» **Task**: Find and copy every line in the records that includes the string "from".

[Extracted records]
☆ ☆ ☆

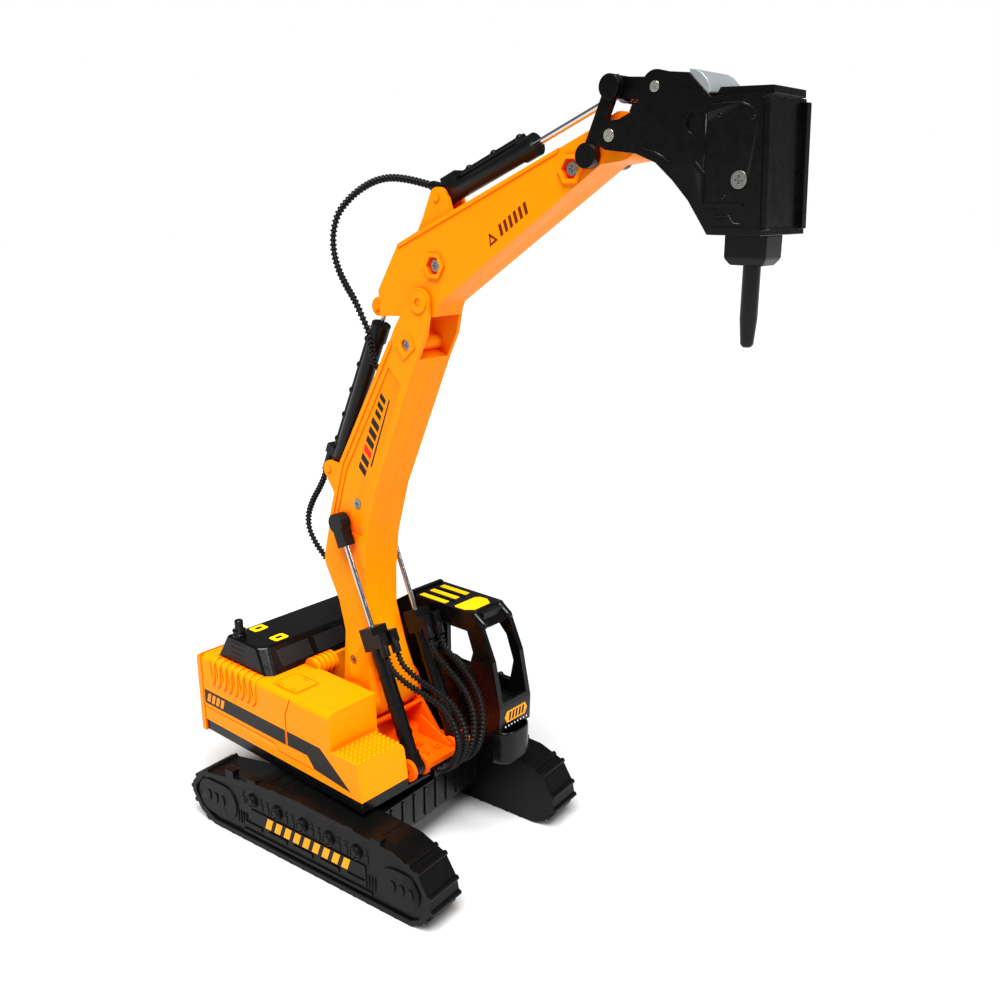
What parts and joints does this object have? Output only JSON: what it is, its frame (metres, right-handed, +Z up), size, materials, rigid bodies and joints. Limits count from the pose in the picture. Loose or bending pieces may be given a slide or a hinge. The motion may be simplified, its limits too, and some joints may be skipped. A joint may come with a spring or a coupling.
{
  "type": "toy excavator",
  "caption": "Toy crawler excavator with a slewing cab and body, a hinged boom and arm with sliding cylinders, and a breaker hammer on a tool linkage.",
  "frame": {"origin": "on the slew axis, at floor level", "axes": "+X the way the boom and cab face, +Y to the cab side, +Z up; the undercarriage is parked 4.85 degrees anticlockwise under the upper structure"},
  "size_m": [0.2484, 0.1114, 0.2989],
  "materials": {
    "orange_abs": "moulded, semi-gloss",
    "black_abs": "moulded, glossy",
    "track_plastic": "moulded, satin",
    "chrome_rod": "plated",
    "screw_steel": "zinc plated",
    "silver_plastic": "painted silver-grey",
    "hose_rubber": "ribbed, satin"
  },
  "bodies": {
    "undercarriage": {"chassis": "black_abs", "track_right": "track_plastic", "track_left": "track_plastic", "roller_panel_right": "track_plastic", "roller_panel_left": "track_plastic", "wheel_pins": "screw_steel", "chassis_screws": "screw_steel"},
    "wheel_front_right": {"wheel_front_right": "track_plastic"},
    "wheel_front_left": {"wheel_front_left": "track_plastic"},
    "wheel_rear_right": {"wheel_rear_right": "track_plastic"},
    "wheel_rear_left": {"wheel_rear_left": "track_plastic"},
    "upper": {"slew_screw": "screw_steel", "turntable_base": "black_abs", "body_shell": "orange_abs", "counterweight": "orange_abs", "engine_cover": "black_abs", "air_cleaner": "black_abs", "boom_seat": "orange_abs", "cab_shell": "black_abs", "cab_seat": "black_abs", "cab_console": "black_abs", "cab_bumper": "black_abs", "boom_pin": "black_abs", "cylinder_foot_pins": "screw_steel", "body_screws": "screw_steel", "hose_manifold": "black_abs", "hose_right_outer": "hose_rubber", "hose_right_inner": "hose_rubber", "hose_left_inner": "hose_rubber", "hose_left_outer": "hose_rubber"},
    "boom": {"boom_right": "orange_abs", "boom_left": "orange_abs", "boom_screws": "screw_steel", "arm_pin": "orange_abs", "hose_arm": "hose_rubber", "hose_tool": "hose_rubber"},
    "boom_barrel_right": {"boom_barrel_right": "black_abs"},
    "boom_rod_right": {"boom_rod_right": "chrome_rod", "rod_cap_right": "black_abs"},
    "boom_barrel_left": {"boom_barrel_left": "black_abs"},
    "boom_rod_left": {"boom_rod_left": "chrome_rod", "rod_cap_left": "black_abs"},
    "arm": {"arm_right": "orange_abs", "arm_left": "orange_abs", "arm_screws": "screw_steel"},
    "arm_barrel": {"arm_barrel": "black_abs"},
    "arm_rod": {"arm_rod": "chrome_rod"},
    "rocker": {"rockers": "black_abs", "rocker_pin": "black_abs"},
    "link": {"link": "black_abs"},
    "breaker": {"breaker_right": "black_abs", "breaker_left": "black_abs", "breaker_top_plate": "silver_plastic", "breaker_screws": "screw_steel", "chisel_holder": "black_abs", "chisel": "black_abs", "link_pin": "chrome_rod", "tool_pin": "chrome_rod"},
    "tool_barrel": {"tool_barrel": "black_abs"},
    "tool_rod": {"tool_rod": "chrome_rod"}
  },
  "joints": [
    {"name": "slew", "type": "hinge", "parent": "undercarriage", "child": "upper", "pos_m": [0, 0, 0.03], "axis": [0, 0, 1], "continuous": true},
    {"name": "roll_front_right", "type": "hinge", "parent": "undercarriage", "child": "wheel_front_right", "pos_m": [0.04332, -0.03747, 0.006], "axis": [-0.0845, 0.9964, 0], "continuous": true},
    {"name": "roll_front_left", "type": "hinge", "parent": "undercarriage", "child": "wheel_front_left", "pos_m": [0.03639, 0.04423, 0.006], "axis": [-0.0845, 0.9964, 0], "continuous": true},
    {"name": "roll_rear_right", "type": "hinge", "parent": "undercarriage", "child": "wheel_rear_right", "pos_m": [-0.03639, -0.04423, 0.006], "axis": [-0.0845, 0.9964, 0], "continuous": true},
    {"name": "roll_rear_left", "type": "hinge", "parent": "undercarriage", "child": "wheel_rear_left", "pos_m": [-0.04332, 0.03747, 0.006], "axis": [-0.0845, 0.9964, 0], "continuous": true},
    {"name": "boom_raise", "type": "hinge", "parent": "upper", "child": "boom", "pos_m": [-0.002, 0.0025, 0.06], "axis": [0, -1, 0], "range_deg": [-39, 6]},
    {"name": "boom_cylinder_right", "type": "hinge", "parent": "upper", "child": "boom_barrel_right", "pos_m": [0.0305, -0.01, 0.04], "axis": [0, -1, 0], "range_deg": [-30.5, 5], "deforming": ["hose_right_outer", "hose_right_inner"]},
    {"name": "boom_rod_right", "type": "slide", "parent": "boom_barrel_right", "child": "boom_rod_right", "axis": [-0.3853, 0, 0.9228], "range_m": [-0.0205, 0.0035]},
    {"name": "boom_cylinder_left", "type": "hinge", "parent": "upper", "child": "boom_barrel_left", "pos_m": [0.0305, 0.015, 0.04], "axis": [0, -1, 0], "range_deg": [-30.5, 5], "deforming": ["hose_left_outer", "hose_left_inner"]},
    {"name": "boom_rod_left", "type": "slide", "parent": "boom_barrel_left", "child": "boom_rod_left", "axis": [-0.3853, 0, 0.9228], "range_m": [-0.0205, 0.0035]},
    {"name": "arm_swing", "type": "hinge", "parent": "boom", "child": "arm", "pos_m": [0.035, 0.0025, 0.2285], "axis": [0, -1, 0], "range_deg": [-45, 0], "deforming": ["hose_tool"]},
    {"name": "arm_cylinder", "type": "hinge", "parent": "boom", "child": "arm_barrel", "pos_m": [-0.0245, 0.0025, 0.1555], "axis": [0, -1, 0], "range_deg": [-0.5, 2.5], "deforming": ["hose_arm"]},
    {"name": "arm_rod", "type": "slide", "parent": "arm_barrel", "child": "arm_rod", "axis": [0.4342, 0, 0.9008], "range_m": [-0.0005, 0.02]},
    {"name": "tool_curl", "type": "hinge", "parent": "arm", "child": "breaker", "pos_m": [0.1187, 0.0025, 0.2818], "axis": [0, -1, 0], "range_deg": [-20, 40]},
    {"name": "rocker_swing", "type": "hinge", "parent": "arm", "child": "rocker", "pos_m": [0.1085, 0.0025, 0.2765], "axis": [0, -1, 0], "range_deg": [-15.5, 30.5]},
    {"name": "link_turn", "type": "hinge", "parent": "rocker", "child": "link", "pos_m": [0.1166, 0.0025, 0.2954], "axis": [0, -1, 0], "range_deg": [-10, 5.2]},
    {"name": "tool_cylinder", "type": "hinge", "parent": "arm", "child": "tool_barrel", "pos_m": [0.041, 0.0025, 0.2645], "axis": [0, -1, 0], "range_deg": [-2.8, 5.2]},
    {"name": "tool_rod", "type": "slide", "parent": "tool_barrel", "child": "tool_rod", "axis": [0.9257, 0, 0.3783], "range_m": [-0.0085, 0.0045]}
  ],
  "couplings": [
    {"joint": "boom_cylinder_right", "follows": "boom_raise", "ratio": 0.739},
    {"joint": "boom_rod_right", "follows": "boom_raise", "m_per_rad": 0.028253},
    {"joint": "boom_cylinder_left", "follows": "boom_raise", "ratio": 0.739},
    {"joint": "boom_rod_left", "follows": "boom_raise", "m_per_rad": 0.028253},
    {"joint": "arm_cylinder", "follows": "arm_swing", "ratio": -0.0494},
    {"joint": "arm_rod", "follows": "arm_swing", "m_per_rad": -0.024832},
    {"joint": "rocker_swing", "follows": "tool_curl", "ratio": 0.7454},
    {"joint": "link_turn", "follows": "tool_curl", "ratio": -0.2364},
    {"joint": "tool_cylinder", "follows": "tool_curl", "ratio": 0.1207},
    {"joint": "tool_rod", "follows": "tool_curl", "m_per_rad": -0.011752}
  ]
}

☆ ☆ ☆

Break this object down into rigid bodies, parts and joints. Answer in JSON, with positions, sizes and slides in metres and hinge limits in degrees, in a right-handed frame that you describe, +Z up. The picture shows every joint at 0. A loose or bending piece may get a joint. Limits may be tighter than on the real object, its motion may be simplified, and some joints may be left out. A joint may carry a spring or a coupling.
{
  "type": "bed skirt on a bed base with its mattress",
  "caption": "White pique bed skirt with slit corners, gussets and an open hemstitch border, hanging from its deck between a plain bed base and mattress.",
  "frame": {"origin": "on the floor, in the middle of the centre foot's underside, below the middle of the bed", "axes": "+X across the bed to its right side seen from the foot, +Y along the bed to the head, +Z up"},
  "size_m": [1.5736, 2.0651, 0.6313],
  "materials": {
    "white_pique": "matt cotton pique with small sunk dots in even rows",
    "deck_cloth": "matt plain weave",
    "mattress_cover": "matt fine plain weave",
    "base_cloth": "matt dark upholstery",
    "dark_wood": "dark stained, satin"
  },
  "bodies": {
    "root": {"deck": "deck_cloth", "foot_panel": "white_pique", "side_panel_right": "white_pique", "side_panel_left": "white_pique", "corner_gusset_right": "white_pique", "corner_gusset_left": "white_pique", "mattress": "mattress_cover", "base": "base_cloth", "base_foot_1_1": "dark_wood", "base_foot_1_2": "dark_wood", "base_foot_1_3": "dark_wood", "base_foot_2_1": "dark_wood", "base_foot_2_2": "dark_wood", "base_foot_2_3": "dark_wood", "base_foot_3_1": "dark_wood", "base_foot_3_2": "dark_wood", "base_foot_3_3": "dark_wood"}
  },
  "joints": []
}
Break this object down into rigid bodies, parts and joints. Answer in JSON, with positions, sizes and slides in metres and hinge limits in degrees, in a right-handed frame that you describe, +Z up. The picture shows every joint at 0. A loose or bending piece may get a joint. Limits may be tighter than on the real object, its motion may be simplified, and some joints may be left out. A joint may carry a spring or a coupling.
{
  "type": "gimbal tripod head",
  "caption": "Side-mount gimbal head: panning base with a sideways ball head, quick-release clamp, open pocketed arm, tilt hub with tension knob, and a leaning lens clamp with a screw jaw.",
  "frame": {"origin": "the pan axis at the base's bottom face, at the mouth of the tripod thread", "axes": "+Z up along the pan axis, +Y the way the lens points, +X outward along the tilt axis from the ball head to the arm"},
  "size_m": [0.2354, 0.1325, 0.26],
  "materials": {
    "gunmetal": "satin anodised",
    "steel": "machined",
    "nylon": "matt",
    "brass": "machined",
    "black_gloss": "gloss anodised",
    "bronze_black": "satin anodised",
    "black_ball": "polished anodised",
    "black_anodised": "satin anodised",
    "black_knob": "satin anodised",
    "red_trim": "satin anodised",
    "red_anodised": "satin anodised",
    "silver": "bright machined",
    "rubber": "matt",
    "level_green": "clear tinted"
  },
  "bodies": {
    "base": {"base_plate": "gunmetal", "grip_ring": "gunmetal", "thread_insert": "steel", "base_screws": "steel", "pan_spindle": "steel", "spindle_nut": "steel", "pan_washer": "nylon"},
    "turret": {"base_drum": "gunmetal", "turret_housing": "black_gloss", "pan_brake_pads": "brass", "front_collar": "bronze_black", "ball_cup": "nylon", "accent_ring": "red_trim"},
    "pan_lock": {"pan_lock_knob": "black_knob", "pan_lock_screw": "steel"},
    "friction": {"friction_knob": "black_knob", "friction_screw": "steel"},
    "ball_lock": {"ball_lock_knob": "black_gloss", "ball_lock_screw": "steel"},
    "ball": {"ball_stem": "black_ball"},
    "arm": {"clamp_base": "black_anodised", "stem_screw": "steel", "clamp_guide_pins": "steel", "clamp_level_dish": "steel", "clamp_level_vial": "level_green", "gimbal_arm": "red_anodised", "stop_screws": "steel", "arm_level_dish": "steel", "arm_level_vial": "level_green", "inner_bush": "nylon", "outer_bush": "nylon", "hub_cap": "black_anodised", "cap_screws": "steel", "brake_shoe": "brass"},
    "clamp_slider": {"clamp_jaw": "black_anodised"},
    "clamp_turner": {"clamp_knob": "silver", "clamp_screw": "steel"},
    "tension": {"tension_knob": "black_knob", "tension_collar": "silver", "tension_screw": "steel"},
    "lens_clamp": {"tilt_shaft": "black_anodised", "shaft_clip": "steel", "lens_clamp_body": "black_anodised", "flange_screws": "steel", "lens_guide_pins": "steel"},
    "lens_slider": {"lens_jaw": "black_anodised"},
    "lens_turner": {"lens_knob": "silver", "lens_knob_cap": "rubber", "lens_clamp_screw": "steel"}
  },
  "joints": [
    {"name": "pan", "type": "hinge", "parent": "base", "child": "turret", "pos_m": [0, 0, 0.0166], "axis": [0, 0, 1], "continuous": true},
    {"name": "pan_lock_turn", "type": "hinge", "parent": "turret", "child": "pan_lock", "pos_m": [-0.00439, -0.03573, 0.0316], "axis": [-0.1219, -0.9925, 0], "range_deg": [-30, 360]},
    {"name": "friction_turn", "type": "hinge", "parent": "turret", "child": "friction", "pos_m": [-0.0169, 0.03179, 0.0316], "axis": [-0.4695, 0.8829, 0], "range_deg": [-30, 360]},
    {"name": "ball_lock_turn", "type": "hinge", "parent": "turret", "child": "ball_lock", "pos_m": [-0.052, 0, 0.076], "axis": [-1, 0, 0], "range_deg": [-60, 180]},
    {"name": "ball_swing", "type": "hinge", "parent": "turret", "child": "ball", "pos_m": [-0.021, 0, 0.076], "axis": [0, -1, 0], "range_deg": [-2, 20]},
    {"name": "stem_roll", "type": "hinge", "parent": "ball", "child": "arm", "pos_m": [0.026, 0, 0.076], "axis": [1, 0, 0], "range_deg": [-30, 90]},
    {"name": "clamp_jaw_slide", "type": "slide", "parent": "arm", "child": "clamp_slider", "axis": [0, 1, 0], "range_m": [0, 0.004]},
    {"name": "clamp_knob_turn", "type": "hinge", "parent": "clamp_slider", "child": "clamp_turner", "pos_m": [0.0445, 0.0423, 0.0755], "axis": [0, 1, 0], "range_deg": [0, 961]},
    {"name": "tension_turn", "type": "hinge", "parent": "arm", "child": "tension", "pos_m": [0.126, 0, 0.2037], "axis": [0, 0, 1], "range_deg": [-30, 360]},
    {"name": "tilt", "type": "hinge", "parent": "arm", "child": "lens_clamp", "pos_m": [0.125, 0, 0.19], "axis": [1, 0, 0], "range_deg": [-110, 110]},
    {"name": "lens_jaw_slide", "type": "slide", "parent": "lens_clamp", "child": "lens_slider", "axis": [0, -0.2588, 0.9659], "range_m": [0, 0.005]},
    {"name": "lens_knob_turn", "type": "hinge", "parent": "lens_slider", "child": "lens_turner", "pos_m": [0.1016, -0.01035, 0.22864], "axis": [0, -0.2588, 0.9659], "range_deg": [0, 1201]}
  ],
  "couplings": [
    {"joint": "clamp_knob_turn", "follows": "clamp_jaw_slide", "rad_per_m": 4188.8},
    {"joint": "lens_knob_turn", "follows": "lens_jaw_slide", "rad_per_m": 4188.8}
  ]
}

☆ ☆ ☆

» **Final result**:
What parts and joints does this object have? Output only JSON: what it is, its frame (metres, right-handed, +Z up), size, materials, rigid bodies and joints. Limits count from the pose in the picture. Loose or bending pieces may be given a slide or a hinge. The motion may be simplified, its limits too, and some joints may be skipped. A joint may come with a spring or a coupling.
  "caption": "White pique bed skirt with slit corners, gussets and an open hemstitch border, hanging from its deck between a plain bed base and mattress.",
  "frame": {"origin": "on the floor, in the middle of the centre foot's underside, below the middle of the bed", "axes": "+X across the bed to its right side seen from the foot, +Y along the bed to the head, +Z up"},
  "frame": {"origin": "the pan axis at the base's bottom face, at the mouth of the tripod thread", "axes": "+Z up along the pan axis, +Y the way the lens points, +X outward along the tilt axis from the ball head to the arm"},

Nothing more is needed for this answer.